Прагматические высказывания российских исследователей носят, как правило, крайне бессистемный характер. Поэтому трудно говорить о присутствии прагматизма как «направления» в российском интеллектуальном пейзаже или составить перечень авторов, готовых признать прагматизм в качестве своего теоретического выбора.
Исключение составили попытки следовать за французским прагматическим поворотом в среде историков. Они были связаны прежде всего с именем Ю. Л. Бессмертного, одного из основателей альманаха «Одиссей» и создателя альманаха «Казус». Ю. Л. Бессмертный весьма интересовался трудами Бернара Лепти и прагматическим поворотом «Анналов». Его поиски нашли отражение в его собственных работах и в статьях участников его семинара, публиковавшихся в «Казусе» до 2001 г. Интерес к прагматическому повороту Ю. Л. Бессмертного обусловливался поиском новых методологических моделей для работы историка и был ориентирован прежде всего на выявление оригинальных идей и методологических инноваций[203]. Однако впоследствии, под пером его учеников, идеи прагматического поворота приобрели совершенно другое направление, выразившееся в последовательном отказе от теоретических изысканий французских новаторов в пользу прагматического понимания позитивизма.
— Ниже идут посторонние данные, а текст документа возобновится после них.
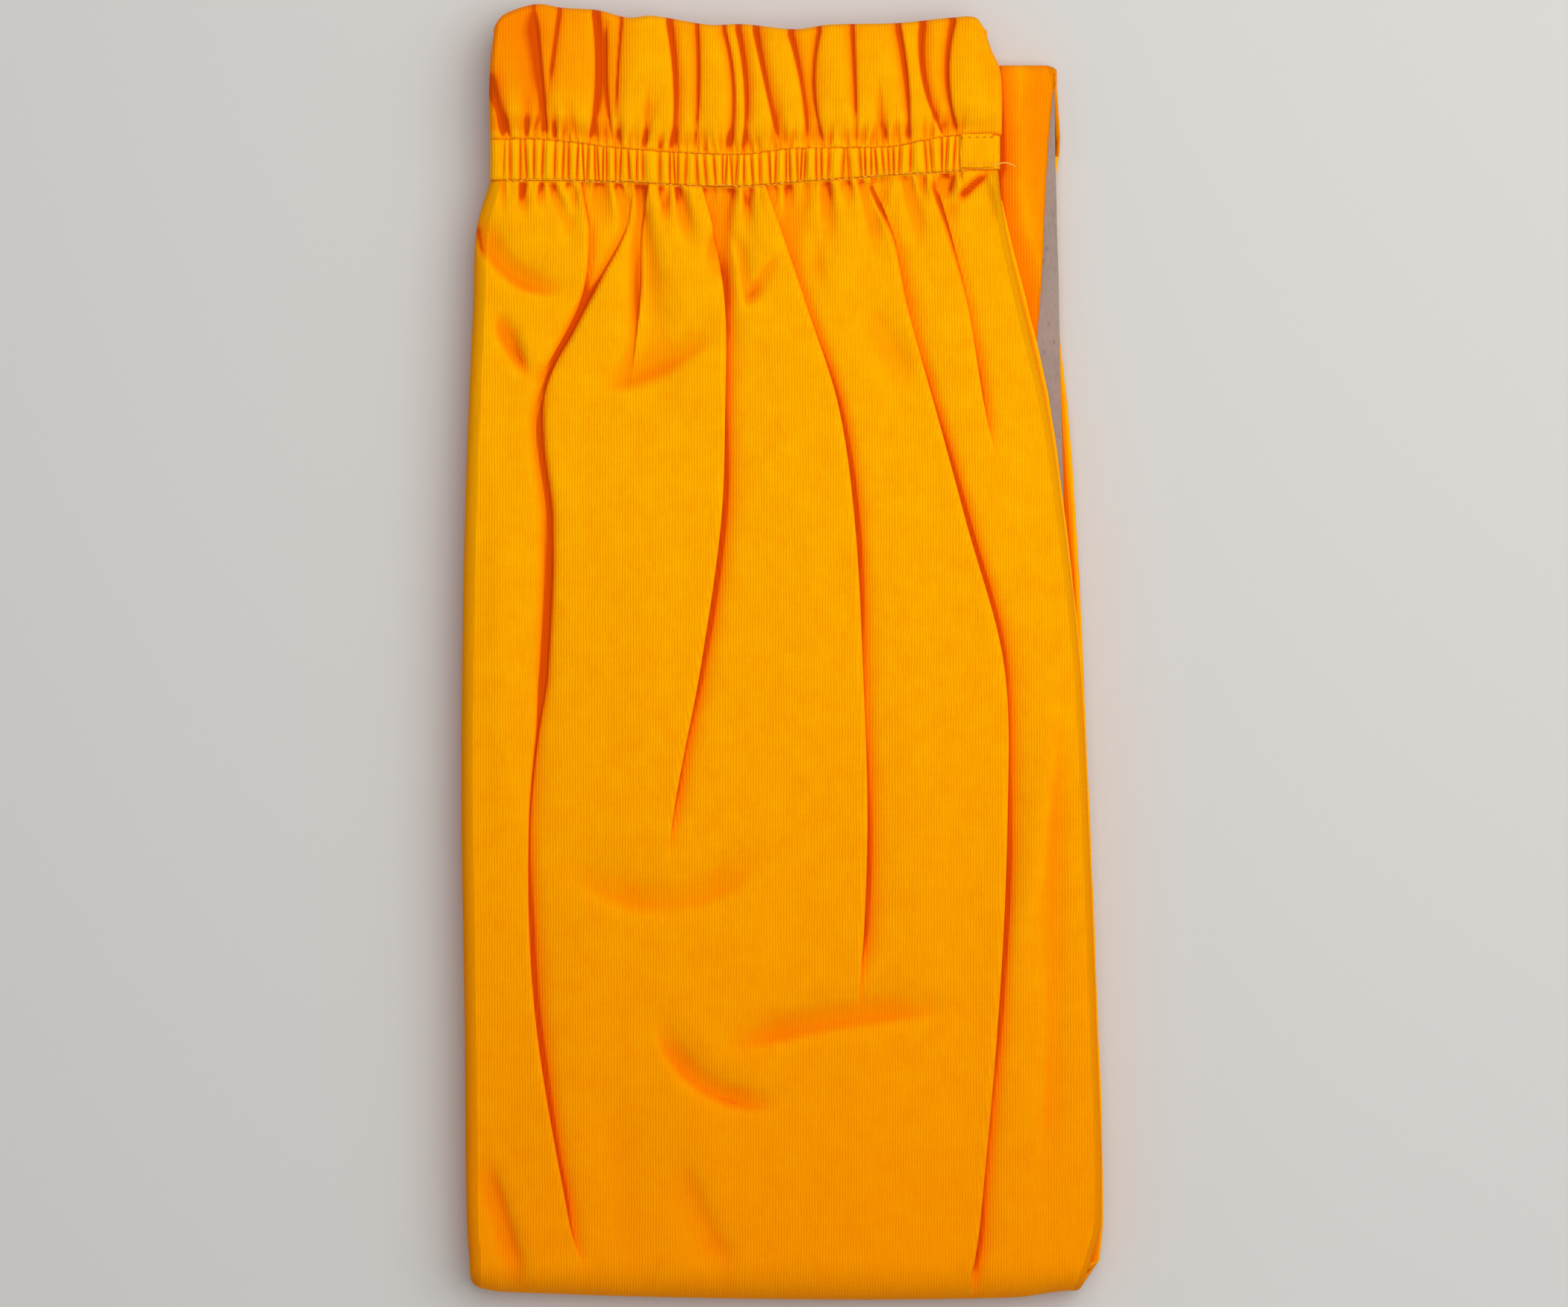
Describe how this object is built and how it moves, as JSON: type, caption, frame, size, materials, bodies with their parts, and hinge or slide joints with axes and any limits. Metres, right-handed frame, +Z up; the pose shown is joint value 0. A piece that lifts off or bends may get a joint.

Особенность позитивистского понимания прагматизма состоит в том, что «прагматические решения» подаются пишущими по-русски коллегами как практическая («прагматическая») реакция на конкретные методологические трудности, с которыми им приходится сталкиваться. Вполне вероятно, что этим обстоятельством объяснимо сходство некоторых мотивов российского прагматизма и французской прагматической парадигмы, которое трудно не заметить, несмотря на то, что это сходство зачастую прямо отрицается российскими исследователями.